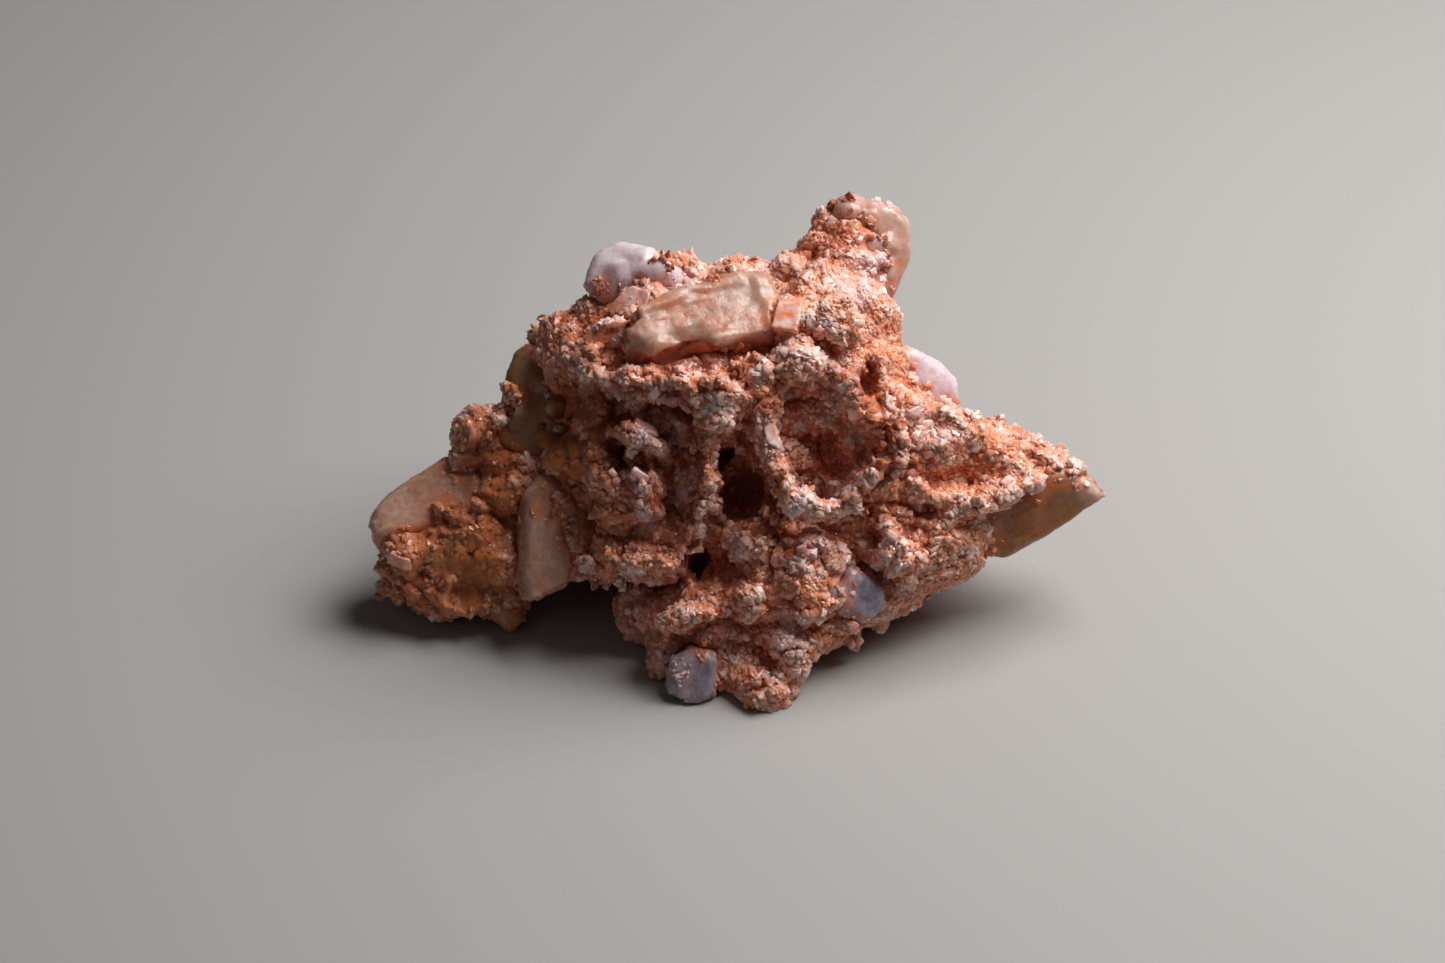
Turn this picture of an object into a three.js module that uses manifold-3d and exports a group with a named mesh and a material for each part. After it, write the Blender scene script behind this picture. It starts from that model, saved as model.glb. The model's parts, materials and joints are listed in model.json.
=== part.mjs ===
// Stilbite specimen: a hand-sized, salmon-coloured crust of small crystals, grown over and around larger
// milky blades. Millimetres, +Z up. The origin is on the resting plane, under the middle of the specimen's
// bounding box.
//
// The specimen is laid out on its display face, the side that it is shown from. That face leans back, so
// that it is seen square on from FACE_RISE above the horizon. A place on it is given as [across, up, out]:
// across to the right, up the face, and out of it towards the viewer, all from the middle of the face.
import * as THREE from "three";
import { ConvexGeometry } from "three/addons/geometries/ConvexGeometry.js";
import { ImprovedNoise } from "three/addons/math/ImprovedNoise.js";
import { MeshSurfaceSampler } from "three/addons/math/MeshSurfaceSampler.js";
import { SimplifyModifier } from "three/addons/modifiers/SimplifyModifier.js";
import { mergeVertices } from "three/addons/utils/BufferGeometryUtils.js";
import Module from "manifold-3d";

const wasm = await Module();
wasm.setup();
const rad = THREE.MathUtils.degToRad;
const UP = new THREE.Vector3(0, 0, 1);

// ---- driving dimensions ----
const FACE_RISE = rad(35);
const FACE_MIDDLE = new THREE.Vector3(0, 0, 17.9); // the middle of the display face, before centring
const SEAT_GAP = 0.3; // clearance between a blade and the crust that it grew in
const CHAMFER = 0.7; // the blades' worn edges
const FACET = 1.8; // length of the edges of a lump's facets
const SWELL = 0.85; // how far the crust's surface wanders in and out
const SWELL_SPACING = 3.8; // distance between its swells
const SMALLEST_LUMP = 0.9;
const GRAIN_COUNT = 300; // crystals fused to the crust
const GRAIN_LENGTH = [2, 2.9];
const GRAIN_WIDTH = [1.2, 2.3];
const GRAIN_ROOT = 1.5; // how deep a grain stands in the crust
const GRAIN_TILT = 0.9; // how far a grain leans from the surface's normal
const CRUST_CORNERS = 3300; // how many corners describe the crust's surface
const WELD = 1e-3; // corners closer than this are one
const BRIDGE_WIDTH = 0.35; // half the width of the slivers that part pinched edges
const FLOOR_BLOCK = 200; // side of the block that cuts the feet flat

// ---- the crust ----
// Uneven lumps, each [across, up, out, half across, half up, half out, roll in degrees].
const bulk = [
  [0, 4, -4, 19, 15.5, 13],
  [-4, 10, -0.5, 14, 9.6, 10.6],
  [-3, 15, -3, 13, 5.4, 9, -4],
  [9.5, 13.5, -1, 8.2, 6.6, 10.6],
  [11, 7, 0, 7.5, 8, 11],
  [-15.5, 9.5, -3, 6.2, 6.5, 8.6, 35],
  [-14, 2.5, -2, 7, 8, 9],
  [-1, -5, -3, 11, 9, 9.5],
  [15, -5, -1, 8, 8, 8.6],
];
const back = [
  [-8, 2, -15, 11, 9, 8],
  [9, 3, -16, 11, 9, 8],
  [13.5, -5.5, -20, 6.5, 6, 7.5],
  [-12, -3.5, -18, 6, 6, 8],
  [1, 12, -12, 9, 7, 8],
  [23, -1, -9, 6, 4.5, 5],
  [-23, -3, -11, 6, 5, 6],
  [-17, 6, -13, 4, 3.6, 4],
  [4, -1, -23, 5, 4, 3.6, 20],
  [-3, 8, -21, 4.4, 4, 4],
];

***

Each line of the listing above should be output exactly.

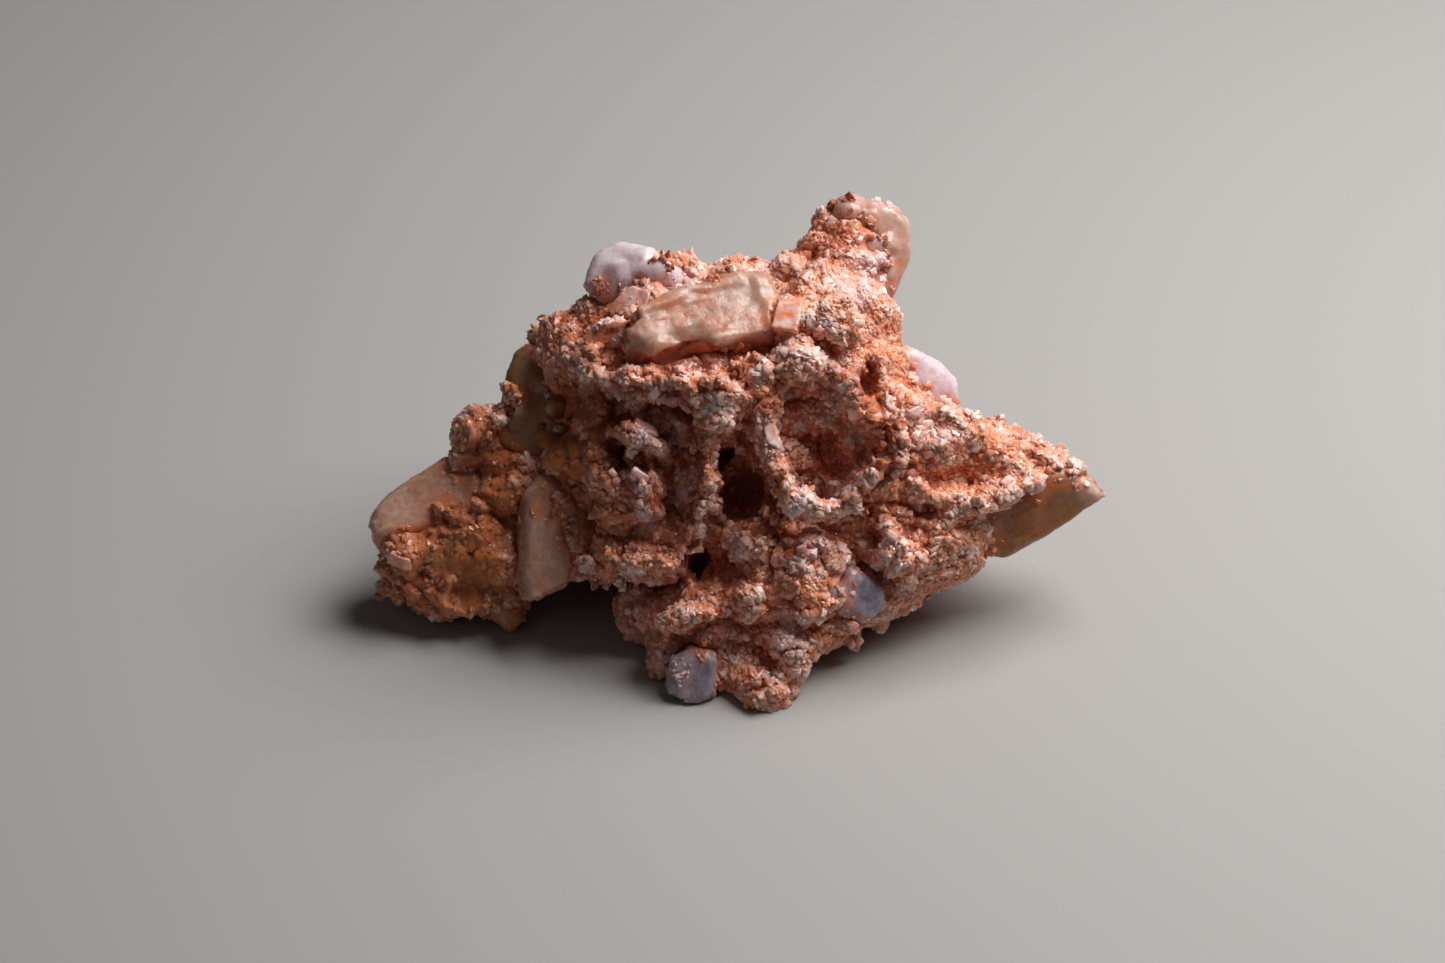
Turn this picture of an object into a three.js module that uses manifold-3d and exports a group with a named mesh and a material for each part. After it, write the Blender scene script behind this picture. It starts from that model, saved as model.glb. The model's parts, materials and joints are listed in model.json.
=== part.mjs ===
// Stilbite specimen: a hand-sized, salmon-coloured crust of small crystals, grown over and around larger
// milky blades. Millimetres, +Z up. The origin is on the resting plane, under the middle of the specimen's
// bounding box.
//
// The specimen is laid out on its display face, the side that it is shown from. That face leans back, so
// that it is seen square on from FACE_RISE above the horizon. A place on it is given as [across, up, out]:
// across to the right, up the face, and out of it towards the viewer, all from the middle of the face.
import * as THREE from "three";
import { ConvexGeometry } from "three/addons/geometries/ConvexGeometry.js";
import { ImprovedNoise } from "three/addons/math/ImprovedNoise.js";
import { MeshSurfaceSampler } from "three/addons/math/MeshSurfaceSampler.js";
import { SimplifyModifier } from "three/addons/modifiers/SimplifyModifier.js";
import { mergeVertices } from "three/addons/utils/BufferGeometryUtils.js";
import Module from "manifold-3d";

const wasm = await Module();
wasm.setup();
const rad = THREE.MathUtils.degToRad;
const UP = new THREE.Vector3(0, 0, 1);

// ---- driving dimensions ----
const FACE_RISE = rad(35);
const FACE_MIDDLE = new THREE.Vector3(0, 0, 17.9); // the middle of the display face, before centring
const SEAT_GAP = 0.3; // clearance between a blade and the crust that it grew in
const CHAMFER = 0.7; // the blades' worn edges
const FACET = 1.8; // length of the edges of a lump's facets
const SWELL = 0.85; // how far the crust's surface wanders in and out
const SWELL_SPACING = 3.8; // distance between its swells
const SMALLEST_LUMP = 0.9;
const GRAIN_COUNT = 300; // crystals fused to the crust
const GRAIN_LENGTH = [2, 2.9];
const GRAIN_WIDTH = [1.2, 2.3];
const GRAIN_ROOT = 1.5; // how deep a grain stands in the crust
const GRAIN_TILT = 0.9; // how far a grain leans from the surface's normal
const CRUST_CORNERS = 3300; // how many corners describe the crust's surface
const WELD = 1e-3; // corners closer than this are one
const BRIDGE_WIDTH = 0.35; // half the width of the slivers that part pinched edges
const FLOOR_BLOCK = 200; // side of the block that cuts the feet flat

// ---- the crust ----
// Uneven lumps, each [across, up, out, half across, half up, half out, roll in degrees].
const bulk = [
  [0, 4, -4, 19, 15.5, 13],
  [-4, 10, -0.5, 14, 9.6, 10.6],
  [-3, 15, -3, 13, 5.4, 9, -4],
  [9.5, 13.5, -1, 8.2, 6.6, 10.6],
  [11, 7, 0, 7.5, 8, 11],
  [-15.5, 9.5, -3, 6.2, 6.5, 8.6, 35],
  [-14, 2.5, -2, 7, 8, 9],
  [-1, -5, -3, 11, 9, 9.5],
  [15, -5, -1, 8, 8, 8.6],
];
const back = [
  [-8, 2, -15, 11, 9, 8],
  [9, 3, -16, 11, 9, 8],
  [13.5, -5.5, -20, 6.5, 6, 7.5],
  [-12, -3.5, -18, 6, 6, 8],
  [1, 12, -12, 9, 7, 8],
  [23, -1, -9, 6, 4.5, 5],
  [-23, -3, -11, 6, 5, 6],
  [-17, 6, -13, 4, 3.6, 4],
  [4, -1, -23, 5, 4, 3.6, 20],
  [-3, 8, -21, 4.4, 4, 4],
];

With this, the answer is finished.